╔══

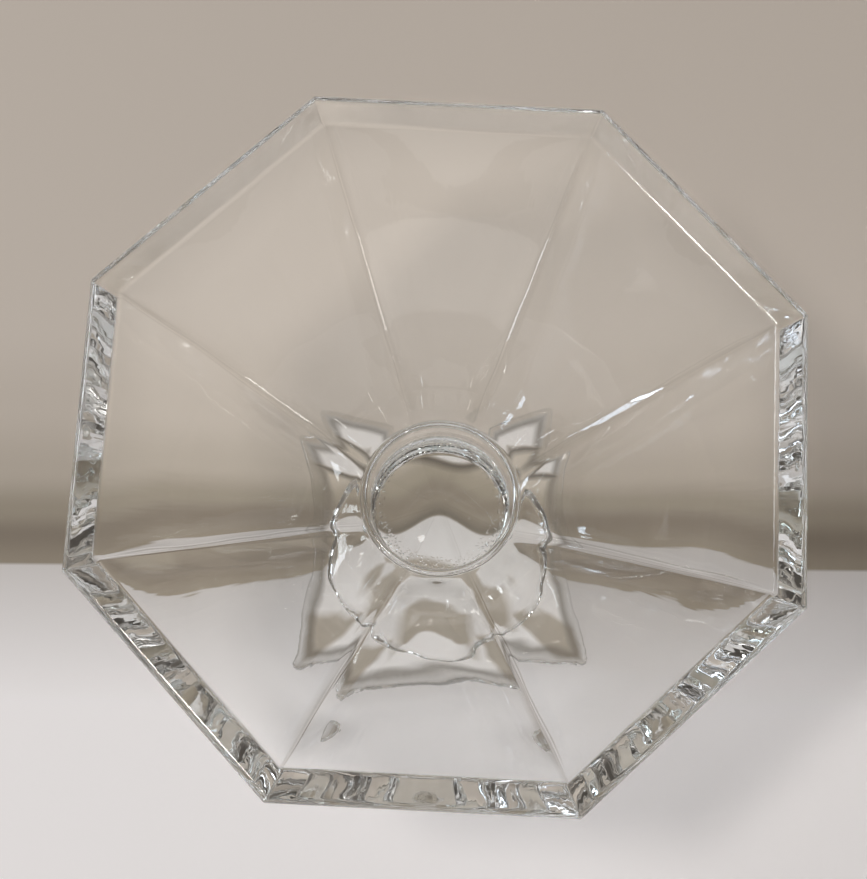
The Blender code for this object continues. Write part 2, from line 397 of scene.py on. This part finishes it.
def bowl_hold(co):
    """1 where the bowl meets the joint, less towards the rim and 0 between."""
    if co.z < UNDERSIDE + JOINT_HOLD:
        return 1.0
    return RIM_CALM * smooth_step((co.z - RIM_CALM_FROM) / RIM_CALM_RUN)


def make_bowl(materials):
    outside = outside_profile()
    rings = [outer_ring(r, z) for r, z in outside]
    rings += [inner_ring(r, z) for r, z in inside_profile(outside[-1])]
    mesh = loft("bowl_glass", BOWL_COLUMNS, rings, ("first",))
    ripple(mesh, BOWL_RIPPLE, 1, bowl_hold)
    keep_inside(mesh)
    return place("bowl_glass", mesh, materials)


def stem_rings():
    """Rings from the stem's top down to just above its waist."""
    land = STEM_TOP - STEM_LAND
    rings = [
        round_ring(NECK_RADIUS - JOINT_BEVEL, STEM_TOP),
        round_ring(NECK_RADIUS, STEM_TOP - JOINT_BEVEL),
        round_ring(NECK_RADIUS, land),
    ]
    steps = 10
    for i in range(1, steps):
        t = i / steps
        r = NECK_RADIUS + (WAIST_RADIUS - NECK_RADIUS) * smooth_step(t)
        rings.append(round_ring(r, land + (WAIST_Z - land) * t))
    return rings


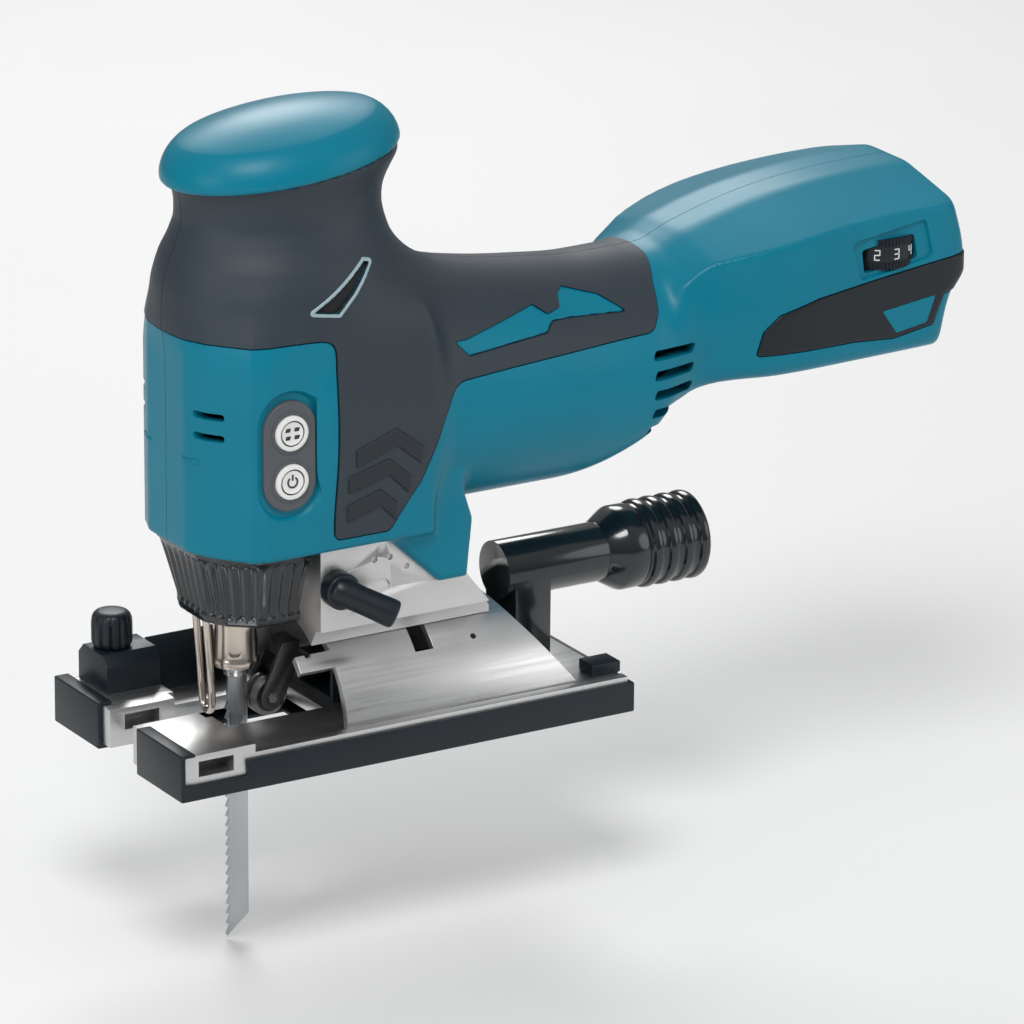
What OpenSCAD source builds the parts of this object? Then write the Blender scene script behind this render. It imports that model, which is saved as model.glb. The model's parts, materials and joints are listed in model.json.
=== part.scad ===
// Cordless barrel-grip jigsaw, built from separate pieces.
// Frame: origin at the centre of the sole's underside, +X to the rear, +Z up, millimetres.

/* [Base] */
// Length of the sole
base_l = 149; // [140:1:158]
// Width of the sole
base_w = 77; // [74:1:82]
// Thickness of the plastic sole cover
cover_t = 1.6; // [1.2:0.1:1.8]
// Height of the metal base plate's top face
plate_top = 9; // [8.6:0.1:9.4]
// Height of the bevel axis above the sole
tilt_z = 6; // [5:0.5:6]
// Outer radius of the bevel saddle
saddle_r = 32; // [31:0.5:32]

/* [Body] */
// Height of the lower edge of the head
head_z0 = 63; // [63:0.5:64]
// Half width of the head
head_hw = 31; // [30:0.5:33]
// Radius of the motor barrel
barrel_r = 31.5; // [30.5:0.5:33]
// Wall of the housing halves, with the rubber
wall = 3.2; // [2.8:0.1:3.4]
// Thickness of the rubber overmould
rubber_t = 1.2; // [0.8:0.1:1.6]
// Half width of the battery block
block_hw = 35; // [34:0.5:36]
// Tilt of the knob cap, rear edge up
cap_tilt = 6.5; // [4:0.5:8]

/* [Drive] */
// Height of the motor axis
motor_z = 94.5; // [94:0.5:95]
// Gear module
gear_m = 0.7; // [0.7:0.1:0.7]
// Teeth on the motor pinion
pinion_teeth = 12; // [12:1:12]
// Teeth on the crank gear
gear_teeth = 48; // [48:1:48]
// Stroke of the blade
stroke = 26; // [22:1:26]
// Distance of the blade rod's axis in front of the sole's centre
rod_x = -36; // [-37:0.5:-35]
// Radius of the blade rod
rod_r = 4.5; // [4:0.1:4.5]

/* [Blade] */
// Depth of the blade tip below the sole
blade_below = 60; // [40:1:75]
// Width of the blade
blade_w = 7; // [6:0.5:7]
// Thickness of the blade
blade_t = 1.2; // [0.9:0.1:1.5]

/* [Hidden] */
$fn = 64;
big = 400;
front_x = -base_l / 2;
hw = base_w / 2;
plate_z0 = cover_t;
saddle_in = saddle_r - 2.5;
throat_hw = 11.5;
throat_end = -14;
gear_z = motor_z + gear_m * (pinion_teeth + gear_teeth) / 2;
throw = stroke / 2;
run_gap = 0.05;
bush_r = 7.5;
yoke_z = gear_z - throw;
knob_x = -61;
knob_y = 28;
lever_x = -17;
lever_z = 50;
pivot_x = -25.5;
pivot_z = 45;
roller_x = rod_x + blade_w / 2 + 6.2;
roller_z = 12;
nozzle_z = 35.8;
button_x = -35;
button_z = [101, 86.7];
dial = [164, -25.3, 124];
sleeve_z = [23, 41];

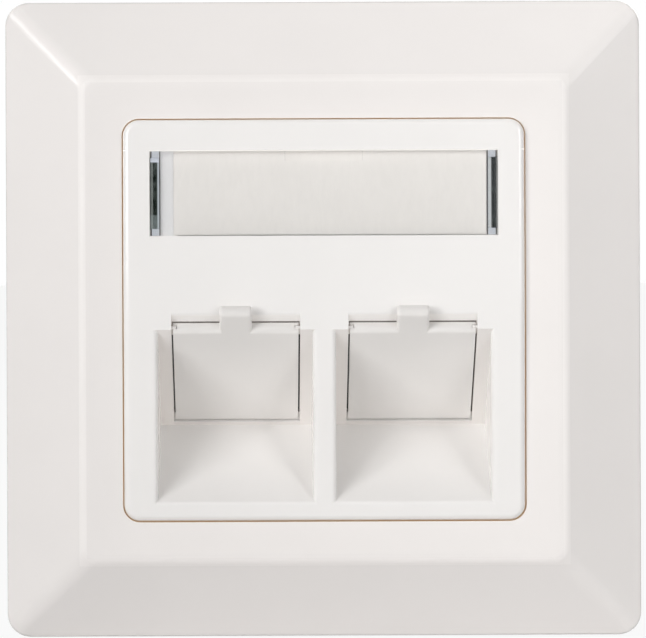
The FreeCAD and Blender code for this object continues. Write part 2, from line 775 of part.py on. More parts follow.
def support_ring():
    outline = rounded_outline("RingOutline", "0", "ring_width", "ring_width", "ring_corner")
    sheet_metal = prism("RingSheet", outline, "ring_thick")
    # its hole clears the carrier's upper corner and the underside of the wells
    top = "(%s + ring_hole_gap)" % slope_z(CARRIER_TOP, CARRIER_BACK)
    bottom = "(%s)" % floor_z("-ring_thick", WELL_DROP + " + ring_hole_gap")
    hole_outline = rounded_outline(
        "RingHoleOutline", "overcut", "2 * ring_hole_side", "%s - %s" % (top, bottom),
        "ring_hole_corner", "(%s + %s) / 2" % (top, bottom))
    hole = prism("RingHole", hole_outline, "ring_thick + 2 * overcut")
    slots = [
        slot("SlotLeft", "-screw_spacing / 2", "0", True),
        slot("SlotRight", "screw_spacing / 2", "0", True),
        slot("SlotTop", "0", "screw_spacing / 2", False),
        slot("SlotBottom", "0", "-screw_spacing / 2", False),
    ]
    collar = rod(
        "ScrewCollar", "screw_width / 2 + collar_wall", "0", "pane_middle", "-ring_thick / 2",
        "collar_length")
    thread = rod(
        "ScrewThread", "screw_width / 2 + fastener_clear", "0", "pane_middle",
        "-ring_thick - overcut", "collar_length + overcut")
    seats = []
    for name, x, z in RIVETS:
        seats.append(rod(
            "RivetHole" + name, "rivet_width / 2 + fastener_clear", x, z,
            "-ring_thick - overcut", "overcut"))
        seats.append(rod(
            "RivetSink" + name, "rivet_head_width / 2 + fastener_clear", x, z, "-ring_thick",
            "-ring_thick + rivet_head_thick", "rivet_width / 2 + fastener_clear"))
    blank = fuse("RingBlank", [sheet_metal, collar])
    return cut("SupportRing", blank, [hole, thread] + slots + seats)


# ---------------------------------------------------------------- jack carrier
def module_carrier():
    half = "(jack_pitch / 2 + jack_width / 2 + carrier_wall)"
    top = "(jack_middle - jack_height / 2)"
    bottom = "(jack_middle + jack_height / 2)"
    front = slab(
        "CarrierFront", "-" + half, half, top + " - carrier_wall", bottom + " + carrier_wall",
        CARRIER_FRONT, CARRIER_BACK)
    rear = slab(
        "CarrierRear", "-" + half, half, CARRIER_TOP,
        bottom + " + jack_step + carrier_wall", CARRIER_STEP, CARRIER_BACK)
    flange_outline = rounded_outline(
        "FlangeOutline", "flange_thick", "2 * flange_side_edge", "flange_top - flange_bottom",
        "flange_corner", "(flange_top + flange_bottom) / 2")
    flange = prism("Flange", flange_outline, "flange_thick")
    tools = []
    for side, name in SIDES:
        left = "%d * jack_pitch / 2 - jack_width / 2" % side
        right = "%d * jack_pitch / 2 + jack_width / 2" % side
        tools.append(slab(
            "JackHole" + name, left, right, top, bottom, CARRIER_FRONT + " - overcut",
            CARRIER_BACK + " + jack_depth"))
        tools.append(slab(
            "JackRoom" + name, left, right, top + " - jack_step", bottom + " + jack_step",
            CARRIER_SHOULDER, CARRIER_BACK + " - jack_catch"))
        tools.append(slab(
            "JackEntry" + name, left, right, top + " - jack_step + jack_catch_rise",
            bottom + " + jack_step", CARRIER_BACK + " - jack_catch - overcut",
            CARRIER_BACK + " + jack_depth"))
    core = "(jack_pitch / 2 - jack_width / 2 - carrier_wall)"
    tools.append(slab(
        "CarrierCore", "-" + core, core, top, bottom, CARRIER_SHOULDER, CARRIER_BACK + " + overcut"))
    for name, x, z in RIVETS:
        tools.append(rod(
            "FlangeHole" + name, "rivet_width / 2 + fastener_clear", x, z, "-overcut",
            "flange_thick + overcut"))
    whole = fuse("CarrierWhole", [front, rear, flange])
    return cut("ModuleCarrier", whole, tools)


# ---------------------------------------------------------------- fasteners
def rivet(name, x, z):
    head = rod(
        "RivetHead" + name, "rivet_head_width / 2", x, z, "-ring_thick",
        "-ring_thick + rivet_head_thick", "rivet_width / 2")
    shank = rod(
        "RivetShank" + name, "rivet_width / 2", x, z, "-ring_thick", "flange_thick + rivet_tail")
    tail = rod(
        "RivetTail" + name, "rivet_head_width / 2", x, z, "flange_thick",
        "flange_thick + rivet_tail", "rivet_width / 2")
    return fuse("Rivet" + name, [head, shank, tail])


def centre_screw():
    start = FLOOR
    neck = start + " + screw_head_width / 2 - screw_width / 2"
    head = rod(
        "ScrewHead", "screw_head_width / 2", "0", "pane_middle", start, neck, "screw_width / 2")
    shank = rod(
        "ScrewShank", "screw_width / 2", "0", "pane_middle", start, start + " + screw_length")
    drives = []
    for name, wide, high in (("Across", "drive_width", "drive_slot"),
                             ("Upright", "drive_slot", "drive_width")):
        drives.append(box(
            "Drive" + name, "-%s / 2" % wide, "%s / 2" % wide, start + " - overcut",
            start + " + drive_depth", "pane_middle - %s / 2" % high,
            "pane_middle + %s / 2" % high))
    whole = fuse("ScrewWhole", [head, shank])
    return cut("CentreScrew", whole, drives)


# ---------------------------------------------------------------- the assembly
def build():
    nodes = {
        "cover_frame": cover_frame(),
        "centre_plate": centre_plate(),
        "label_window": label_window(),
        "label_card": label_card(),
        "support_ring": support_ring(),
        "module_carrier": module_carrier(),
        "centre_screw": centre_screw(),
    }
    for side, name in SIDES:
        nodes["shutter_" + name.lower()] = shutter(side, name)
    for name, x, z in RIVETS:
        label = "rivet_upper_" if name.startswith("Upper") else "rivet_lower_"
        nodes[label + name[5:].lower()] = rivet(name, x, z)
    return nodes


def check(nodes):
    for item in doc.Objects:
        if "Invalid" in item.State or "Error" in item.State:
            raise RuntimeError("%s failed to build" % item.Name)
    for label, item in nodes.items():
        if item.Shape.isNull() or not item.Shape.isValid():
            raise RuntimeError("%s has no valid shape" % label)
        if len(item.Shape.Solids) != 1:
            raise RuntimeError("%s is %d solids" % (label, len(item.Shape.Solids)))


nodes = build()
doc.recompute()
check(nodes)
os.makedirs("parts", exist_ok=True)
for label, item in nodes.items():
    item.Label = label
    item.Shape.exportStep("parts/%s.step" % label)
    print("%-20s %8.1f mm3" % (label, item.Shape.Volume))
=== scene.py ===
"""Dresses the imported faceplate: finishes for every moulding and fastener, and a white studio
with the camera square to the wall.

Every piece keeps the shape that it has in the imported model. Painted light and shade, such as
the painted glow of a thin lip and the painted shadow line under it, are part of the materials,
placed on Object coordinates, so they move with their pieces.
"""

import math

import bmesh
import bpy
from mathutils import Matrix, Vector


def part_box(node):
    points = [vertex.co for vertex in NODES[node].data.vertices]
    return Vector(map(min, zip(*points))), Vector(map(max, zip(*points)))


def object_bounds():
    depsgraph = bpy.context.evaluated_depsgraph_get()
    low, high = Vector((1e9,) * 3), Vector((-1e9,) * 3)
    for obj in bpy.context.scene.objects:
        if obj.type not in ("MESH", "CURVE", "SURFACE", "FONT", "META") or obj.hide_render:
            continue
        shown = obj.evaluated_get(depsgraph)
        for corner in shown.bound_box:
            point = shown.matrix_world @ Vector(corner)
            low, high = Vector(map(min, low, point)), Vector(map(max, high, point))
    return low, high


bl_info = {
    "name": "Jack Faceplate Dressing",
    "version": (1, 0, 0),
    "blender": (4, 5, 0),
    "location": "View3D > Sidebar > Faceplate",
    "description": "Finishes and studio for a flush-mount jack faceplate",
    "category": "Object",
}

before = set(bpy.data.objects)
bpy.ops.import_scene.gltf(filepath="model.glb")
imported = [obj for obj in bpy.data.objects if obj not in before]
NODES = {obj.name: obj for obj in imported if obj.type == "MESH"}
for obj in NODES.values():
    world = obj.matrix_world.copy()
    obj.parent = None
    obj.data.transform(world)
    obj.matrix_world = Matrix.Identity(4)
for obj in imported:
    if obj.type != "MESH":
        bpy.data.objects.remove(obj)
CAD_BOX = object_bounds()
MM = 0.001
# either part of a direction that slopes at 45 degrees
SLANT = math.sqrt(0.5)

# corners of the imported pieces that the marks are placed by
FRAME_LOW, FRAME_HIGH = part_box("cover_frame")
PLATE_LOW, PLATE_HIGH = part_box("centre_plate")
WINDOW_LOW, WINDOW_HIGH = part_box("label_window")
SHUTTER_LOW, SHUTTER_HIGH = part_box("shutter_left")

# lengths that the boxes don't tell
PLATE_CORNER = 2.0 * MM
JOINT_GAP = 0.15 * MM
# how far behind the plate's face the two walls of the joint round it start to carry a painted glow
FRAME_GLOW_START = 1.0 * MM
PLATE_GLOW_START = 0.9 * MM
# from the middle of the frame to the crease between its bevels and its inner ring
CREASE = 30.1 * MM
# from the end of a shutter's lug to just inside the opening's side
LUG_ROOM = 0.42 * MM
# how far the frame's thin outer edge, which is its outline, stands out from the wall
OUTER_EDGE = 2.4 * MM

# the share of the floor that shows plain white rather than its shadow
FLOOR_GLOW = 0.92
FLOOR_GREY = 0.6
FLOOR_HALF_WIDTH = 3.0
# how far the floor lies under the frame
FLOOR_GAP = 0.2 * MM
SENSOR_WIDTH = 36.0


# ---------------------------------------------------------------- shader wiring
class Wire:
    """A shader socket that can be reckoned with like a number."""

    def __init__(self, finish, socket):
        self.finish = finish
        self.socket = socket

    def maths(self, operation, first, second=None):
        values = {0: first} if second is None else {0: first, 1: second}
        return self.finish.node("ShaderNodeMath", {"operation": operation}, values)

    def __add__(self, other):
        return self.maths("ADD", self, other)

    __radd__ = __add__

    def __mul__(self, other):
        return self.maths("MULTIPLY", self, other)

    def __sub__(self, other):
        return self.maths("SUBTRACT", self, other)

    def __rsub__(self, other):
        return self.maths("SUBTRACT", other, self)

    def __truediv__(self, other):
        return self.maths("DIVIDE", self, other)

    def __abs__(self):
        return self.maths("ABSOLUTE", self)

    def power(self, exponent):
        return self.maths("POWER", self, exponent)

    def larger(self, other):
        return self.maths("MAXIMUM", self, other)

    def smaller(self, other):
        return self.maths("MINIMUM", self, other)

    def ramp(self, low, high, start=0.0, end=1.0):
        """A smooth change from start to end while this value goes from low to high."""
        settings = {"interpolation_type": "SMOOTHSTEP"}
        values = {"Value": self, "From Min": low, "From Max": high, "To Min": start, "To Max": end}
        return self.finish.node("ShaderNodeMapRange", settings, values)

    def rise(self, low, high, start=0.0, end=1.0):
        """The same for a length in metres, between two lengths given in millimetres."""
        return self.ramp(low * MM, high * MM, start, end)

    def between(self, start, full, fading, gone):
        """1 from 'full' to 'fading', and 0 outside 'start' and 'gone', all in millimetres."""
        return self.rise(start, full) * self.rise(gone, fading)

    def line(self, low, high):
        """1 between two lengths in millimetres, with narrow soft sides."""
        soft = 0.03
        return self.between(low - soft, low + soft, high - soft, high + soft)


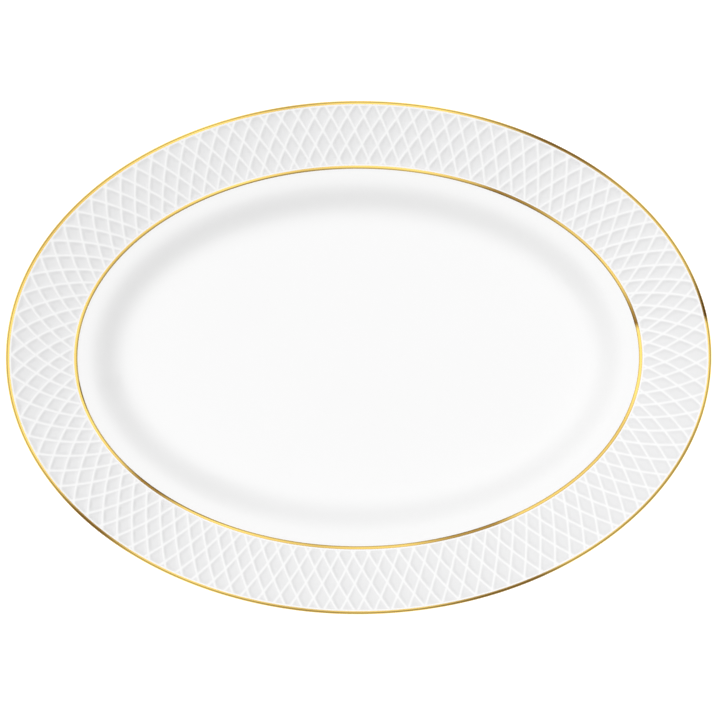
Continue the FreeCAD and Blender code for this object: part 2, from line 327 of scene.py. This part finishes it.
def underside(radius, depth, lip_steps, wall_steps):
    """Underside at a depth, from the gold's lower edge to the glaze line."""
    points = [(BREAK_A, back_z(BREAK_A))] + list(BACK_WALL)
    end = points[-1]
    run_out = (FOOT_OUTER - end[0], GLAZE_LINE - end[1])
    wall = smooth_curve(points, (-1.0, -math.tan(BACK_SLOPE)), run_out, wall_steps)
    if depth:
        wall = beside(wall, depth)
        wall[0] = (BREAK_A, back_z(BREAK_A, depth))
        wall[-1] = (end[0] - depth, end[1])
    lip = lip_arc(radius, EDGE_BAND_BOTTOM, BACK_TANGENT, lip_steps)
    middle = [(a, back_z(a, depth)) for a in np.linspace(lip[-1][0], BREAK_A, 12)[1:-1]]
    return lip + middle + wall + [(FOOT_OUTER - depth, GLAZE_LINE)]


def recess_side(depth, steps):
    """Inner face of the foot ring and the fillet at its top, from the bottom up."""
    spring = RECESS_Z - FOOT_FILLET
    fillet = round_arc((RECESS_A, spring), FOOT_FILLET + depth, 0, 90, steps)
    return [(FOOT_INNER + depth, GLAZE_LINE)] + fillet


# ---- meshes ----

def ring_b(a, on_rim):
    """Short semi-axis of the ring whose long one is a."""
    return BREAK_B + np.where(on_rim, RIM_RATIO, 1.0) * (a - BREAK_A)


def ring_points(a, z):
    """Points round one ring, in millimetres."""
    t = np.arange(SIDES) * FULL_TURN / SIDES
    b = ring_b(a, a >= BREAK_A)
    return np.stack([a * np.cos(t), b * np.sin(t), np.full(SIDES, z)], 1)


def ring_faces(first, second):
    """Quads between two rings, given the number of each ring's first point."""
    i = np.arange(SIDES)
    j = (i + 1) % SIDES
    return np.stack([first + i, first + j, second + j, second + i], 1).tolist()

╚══

• GIVEN PROBLEM
Taking the lines above, repeat exactly those from the line that contains "nodes = build()" through the line that contains "points = [vertex.co", and both of those lines as well. Include nothing else.

• EXERCISE RESPONSE
nodes = build()
doc.recompute()
check(nodes)
os.makedirs("parts", exist_ok=True)
for label, item in nodes.items():
    item.Label = label
    item.Shape.exportStep("parts/%s.step" % label)
    print("%-20s %8.1f mm3" % (label, item.Shape.Volume))
=== scene.py ===
"""Dresses the imported faceplate: finishes for every moulding and fastener, and a white studio
with the camera square to the wall.

Every piece keeps the shape that it has in the imported model. Painted light and shade, such as
the painted glow of a thin lip and the painted shadow line under it, are part of the materials,
placed on Object coordinates, so they move with their pieces.
"""

import math

import bmesh
import bpy
from mathutils import Matrix, Vector


def part_box(node):
    points = [vertex.co for vertex in NODES[node].data.vertices]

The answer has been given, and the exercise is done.